9 Comments on "The Middle East holds 43.2% of world’s natural gas"

  1. Plantagenet on Thu, 31st Jul 2014 3:56 pm 

    Its nice that the ME has a great deal of NG, but the USA is basically self-sufficient in NG for the foreseeable future. As Obama pointed out in 2012, thanks to recent discoveries in fracked shales, the US has a ca. 100-year-supply of NG.

  2. Jimmy on Thu, 31st Jul 2014 6:39 pm 

    Agriculture burns diesel.

  3. rockman on Thu, 31st Jul 2014 8:49 pm 

    Plant – Unfortunately not so. In 2013 we had to import 1.2 trillion cf to satisfy the shortfall of domestic production. At least our net NG imports have decreased in recent years, like in 2007 when we had a net import of 4.7 tcf. According to the EIA the US has been a net NG importer for more than 35 years. By there chart the US has imported a net of about 70 tcf of NG since the rely 70’s. Data from:

    http://www.eia.gov/naturalgas/importsexports/annual/

  4. Northwest Resident on Thu, 31st Jul 2014 9:29 pm 

    “… thanks to recent discoveries in fracked shales, the US has a ca. 100-year-supply of NG.”

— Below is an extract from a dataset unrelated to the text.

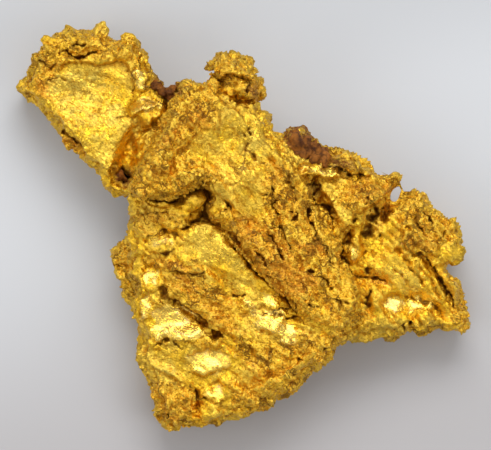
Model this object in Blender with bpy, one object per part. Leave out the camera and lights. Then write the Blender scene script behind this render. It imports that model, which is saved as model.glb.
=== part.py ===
"""Gold nugget: a folded, crumpled plate of native gold with three grains of ironstone lodged in it.

The nugget lies on its back, broad face up, on the worn flats of its underside. The gold is one
solid, grown as one piece. Each ironstone grain is a solid of its own, in a pocket with a small
clearance. The frame's origin is the middle of the outline on the surface that the nugget rests on;
+X runs along its greatest length and +Z out of its broad face.

Run with: blender --background --python part.py
"""

from typing import NamedTuple

import bmesh
import bpy
import numpy as np
from mathutils import Matrix, Vector, noise

# Driving dimensions, in millimetres.
MM = 0.001
HEIGHT = 8.8  # resting face to the highest fold
FOLD_THICKNESS = 3.9  # of a typical lobe of the folded plate
CLEARANCE = 0.3  # between an ironstone grain and its pocket
VOXEL = 0.26  # grid that welds the lobes and sets the finest shape kept
GOLD_TRIANGLES = 7200
GRAIN_SUBDIVISIONS = 3

# How a lobe's rim rounds over: share of the way down its side, and how far in the rim lies there.
RIM = ((0.0, 0.7), (0.1, 0.3), (0.3, 0.05), (0.6, 0.0), (0.85, 0.45), (1.0, 1.0))

# Crumpling of the plate: size of the waves and how far they move the surface.
CRUMPLE_WAVE = 3.1
CRUMPLE_TOP = 0.2
CRUMPLE_UNDER = 0.6
LUMP_WAVE = 1.2
LUMP_DEPTH = 0.18
EDGE_WAVE = 1.5
EDGE_DEPTH = 0.3

GOLD_COLOUR = (0.86, 0.55, 0.10, 1.0)
IRONSTONE_COLOUR = (0.16, 0.06, 0.025, 1.0)


class Lobe(NamedTuple):
    """One lobe of the folded plate: its outline seen from above, and the planes of its two faces."""

    outline: list  # corners, in order
    middle: tuple  # the point where the height is given
    top: float  # height of the upper face
    slope: tuple = (0.0, 0.0)  # rise of the upper face per millimetre of X and of Y
    thickness: float = FOLD_THICKNESS


class Lump(NamedTuple):
    """A rounded lump on the rim, as an ellipsoid."""

    at: tuple
    size: tuple  # half sizes in X, Y and Z
    turn: float = 0.0  # degrees about Z


class Trench(NamedTuple):
    """A crack or valley (depth above 0) or a ridge (depth below 0) that follows a path on the upper face."""

    path: list
    half_width: float
    depth: float


class Hollow(NamedTuple):
    """A dished hollow (depth above 0) or a swelling (depth below 0) on the upper face."""

    at: tuple
    size: tuple  # half sizes in X and Y
    depth: float


LOBES = {
    "head": Lobe(
        [(-15.15, 9.3), (-14.4, 8.5), (-13.6, 7.85), (-12.95, 6.9), (-12.5, 6.4), (-11.9, 5.4),
         (-11.0, 4.7), (-10.1, 4.15), (-9.75, 3.75), (-9.35, 3.4), (-9.15, 2.45), (-8.5, 2.2),
         (-7.3, 1.95), (-6.0, 2.6), (-5.4, 5.0), (-4.7, 7.4), (-5.1, 8.5), (-5.9, 9.9),
         (-6.4, 10.5), (-6.4, 11.4), (-6.8, 12.0), (-7.2, 12.6), (-8.1, 12.4), (-8.6, 11.95),
         (-9.0, 12.7), (-9.2, 13.3), (-9.7, 13.25), (-10.1, 13.05), (-11.4, 13.1),
         (-12.0, 13.2), (-12.7, 12.85), (-13.3, 12.55), (-13.35, 12.0), (-13.5, 11.6),
         (-14.05, 11.5), (-13.95, 11.0), (-14.4, 10.2)],
        middle=(-10.0, 8.5), top=5.3, slope=(0.09, -0.05), thickness=3.6,
    ),
    "centre": Lobe(
        [(-7.35, 2.05), (-6.2, 1.95), (-5.2, 1.75), (-4.4, 1.95), (-3.4, 2.35), (-2.5, 2.75),
         (-2.0, 1.1), (-1.2, -0.15), (0.2, -1.95), (1.6, -3.3), (2.8, -4.5), (3.6, -5.7),
         (4.6, -6.8), (6.0, -7.3), (7.4, -6.6), (8.2, -5.2), (7.5, -3.6), (6.9, -2.6),
         (6.3, -1.2), (5.7, 0.2), (4.9, 1.6), (4.2, 3.2), (3.2, 4.6), (2.3, 5.5), (1.95, 6.4),
         (1.85, 7.2), (1.5, 7.75), (0.6, 8.0), (-0.4, 8.3), (-1.5, 9.1), (-2.1, 9.6),
         (-3.0, 9.4), (-3.6, 9.75), (-4.15, 9.65), (-4.3, 9.0), (-4.9, 7.9), (-5.5, 6.6),
         (-6.4, 4.9), (-7.0, 3.4)],
        middle=(-0.5, 3.0), top=7.8, slope=(-0.11, 0.04), thickness=5.6,
    ),
    "step": Lobe(
        [(-7.55, 2.0), (-7.65, 1.3), (-7.6, 0.3), (-7.7, -0.5), (-6.6, -0.6), (-5.2, -0.1),
         (-4.2, -0.2), (-3.3, 0.5), (-2.8, 1.2), (-2.5, 2.5), (-3.6, 2.6), (-5.6, 2.4)],
        middle=(-5.4, 0.8), top=6.4, slope=(0.16, 0.05), thickness=4.0,
    ),
    "lower": Lobe(
        [(-7.7, -0.5), (-7.5, -2.0), (-7.4, -4.0), (-7.3, -5.6), (-7.05, -6.3), (-7.0, -7.4),
         (-7.1, -8.5), (-7.0, -9.2), (-6.55, -9.8), (-6.15, -10.6), (-6.2, -11.1), (-6.05, -11.8),
         (-5.9, -12.4), (-5.85, -12.9), (-5.5, -13.3), (-4.8, -13.6), (-4.2, -13.4),
         (-2.7, -13.3), (-1.9, -13.1), (-1.2, -13.05), (-0.3, -12.75), (0.4, -12.6), (1.4, -12.3),
         (2.1, -11.75), (3.0, -11.35), (3.7, -10.8), (4.25, -9.95), (4.9, -9.5), (5.6, -9.2),
         (6.0, -8.5), (6.45, -7.8), (7.4, -7.4), (6.0, -5.6), (3.6, -3.0), (0.8, 0.5), (-2.0, 2.2),
         (-5.0, 1.0)],
        middle=(-1.5, -6.0), top=5.7, slope=(0.10, 0.15),
    ),
    "flap": Lobe(
        [(-8.8, -2.0), (-8.45, -1.2), (-7.9, -0.85), (-6.6, -0.8), (-6.4, -5.4), (-7.3, -6.0),
         (-7.7, -5.2), (-8.1, -4.2), (-8.65, -3.1)],
        middle=(-7.9, -3.0), top=3.9, slope=(0.25, 0.0), thickness=2.0,
    ),
    "upper_wing": Lobe(
        [(2.4, 5.5), (2.5, 6.1), (3.1, 6.6), (4.0, 6.65), (4.5, 6.15), (5.1, 5.6), (5.75, 5.2),
         (6.2, 5.3), (6.9, 4.95), (7.8, 4.7), (8.45, 4.05), (8.95, 3.45), (9.5, 3.3),
         (10.2, 3.7), (10.5, 3.35), (10.3, 2.7), (9.95, 2.2), (9.8, 1.6), (9.0, 1.3),
         (8.4, 0.2), (7.2, -0.3), (6.3, -1.2), (5.3, 0.6), (3.6, 2.4), (2.4, 4.4)],
        middle=(6.6, 3.0), top=6.1, slope=(-0.14, 0.02),
    ),
    "lower_wing": Lobe(
        [(9.2, 1.6), (8.2, 0.6), (7.0, 0.2), (6.2, -1.2), (6.4, -2.8), (5.6, -5.2), (5.4, -7.4),
         (6.5, -7.7), (7.2, -7.75), (8.3, -7.7), (8.9, -7.3), (9.7, -7.45), (10.1, -7.6),
         (10.8, -7.0), (11.6, -7.0), (11.95, -7.2), (12.4, -7.2), (12.7, -6.65), (13.3, -6.85),
         (14.5, -7.1), (14.95, -6.9), (15.1, -6.0), (14.9, -5.2), (14.7, -4.3), (14.45, -3.6),
         (13.95, -3.5), (13.45, -3.0), (13.3, -2.2), (14.3, -1.1), (14.6, -0.8), (14.35, -0.1),
         (14.1, 0.45), (13.5, 0.5), (13.1, 1.05), (12.6, 1.15), (12.3, 2.05), (11.6, 2.4),
         (11.2, 2.15), (10.5, 2.3), (10.3, 1.75)],
        middle=(10.2, -3.0), top=5.0, slope=(-0.13, 0.09), thickness=3.5,
    ),
    "lower_rim": Lobe(
        [(-3.0, -13.0), (1.2, -12.1), (3.4, -10.9), (4.8, -9.2), (5.9, -8.2), (4.2, -8.0),
         (2.4, -9.4), (0.0, -11.0), (-2.6, -11.6)],
        middle=(1.5, -10.6), top=5.0, slope=(0.06, 0.10), thickness=2.4,
    ),
}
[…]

    Only if we have the oil to extract it. Which is extremely doubtful.

  5. Keith_McClary on Fri, 1st Aug 2014 12:30 am 

    “It demonstrates how the world’s quest for secure and fairly-priced energy can be met through competitive industries driving innovation and smart government policies that amplify the creative energy.”

    “smart government policies” like humanitarian bombing and regime change.

  6. westexas on Fri, 1st Aug 2014 6:06 am 

    It’s interesting to look at some regional declines in US oil and gas production, e.g., marketed Louisiana natural gas production (the EIA doesn’t have dry processed data by state).

    According to the EIA, the observed simple percentage decline in Louisiana’s annual natural gas production from 2012 to 2013 was 20%. This would be the net change in production, after new wells were added. The gross decline rate (from existing wells in 2012) would be even higher. This puts a recent Citi Research estimate in perspective.

    Citi estimates that the gross underlying decline rate for overall US natural gas production is about 24%/year. This would be the simple percentage change in annual production if no new sources of gas were put on line in the US. In round numbers, this requires the US to add about 16 BCF/day of new gas production every year, just to maintain about 66 BCF/day of dry processed natural gas production. To put 16 BCF/day in perspective, dry processed natural gas production from all of Texas was probably at about 18 BCF/day in 2013.

    Based on the Citi report, the US would have to replace 100% of current natural gas production in about four years, just to maintain a dry processed gas production rate of 66 BCF/day (24 TCF/year) for four years.

    Or, based on the Citi report, the US has to replace the productive equivalent of all of the 2012 dry natural gas production from the Middle East, in a little over three years (3.3 years), in order to maintain a dry production rate of 24 TCF/year. Over a 10 year period, we would need to put on line three times the 2012 production rate from the Middle East, in order to maintain current US natural gas production for 10 years.

  7. baptised on Fri, 1st Aug 2014 11:23 am 

    Hey Westexas & Rockman, what did the dog say when he rubbed against the brick house? Ruff

  8. rockman on Fri, 1st Aug 2014 11:13 pm 

    Baptized – Yes…the truth can be ruff. Imagine how westexas and I feel: we survive financially by finding new oil/NG reserves. And it became increasingly ruff for a few decades. LOL.

  9. rockman on Fri, 1st Aug 2014 11:25 pm 

    NR – “…the US has a ca. 100-year-supply of NG.” Actually if you accept the EIA stats the US doesn’t have one day’s supply of NG since we are a net NG importer. With record high global oil production the US today has all the oil it can use to extract NG. Yet we’re unable to supply the consumers with their current demand for 24 hours without the aid of imports.

    Before I started talking about hundred year supply I would wait until we stop importing several tcf/year to supplement inadequate domestic production.